# What the exercise asks
Tally the lines of the listing that contain the word "this", then give the total and nothing else.

# Data lines
-- start --
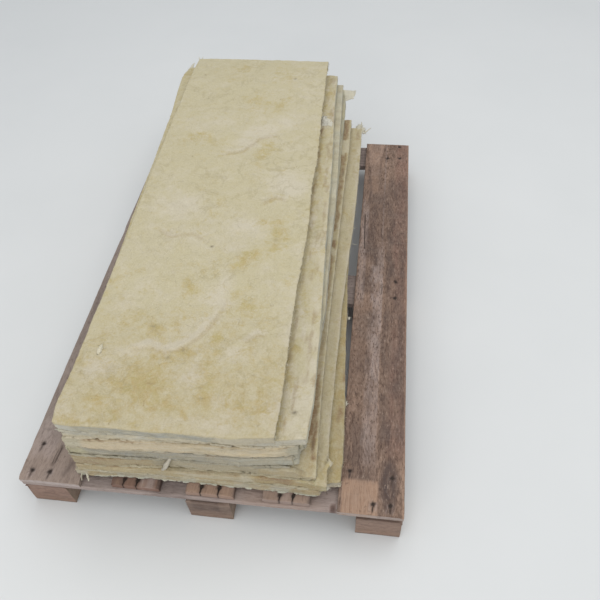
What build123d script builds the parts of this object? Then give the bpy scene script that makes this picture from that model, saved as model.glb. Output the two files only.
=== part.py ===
-- end --
-- start --
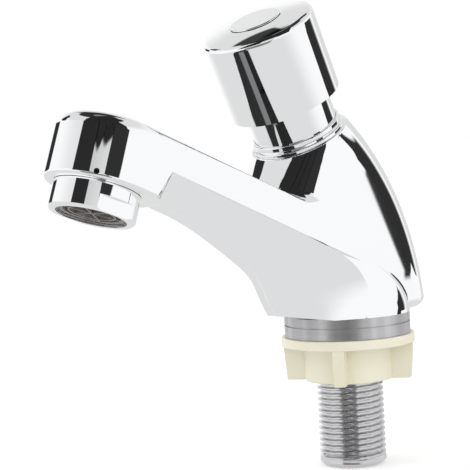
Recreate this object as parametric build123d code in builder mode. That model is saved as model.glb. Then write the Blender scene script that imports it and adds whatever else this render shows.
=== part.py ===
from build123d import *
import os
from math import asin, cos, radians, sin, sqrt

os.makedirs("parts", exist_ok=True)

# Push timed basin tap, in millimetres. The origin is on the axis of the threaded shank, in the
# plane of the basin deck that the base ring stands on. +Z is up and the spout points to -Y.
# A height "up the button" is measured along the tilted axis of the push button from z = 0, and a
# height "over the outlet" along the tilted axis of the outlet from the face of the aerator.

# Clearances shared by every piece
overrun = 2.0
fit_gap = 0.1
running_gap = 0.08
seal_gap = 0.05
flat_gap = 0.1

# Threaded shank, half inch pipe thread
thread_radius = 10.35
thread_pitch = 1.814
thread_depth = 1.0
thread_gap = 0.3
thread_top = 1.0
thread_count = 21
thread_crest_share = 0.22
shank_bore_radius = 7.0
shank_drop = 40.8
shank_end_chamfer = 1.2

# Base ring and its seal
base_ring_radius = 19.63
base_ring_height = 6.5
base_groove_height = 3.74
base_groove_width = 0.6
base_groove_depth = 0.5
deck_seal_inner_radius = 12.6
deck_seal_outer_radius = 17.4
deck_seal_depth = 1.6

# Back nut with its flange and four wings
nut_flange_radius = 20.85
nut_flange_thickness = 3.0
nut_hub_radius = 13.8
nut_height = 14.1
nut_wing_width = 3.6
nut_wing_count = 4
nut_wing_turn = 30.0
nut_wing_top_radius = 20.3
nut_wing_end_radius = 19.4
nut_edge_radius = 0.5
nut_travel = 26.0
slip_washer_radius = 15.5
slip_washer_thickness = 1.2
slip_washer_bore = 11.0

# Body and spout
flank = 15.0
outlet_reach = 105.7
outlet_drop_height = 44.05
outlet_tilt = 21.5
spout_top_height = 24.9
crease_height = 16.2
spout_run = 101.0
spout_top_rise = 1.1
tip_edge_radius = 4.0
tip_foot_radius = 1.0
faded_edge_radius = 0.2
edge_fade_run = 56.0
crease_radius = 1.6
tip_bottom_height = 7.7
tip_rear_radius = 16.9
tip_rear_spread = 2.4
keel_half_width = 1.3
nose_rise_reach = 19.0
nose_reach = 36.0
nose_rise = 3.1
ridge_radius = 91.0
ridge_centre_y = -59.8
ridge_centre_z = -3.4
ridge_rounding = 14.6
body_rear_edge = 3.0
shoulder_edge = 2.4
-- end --
# Output of the exercise
2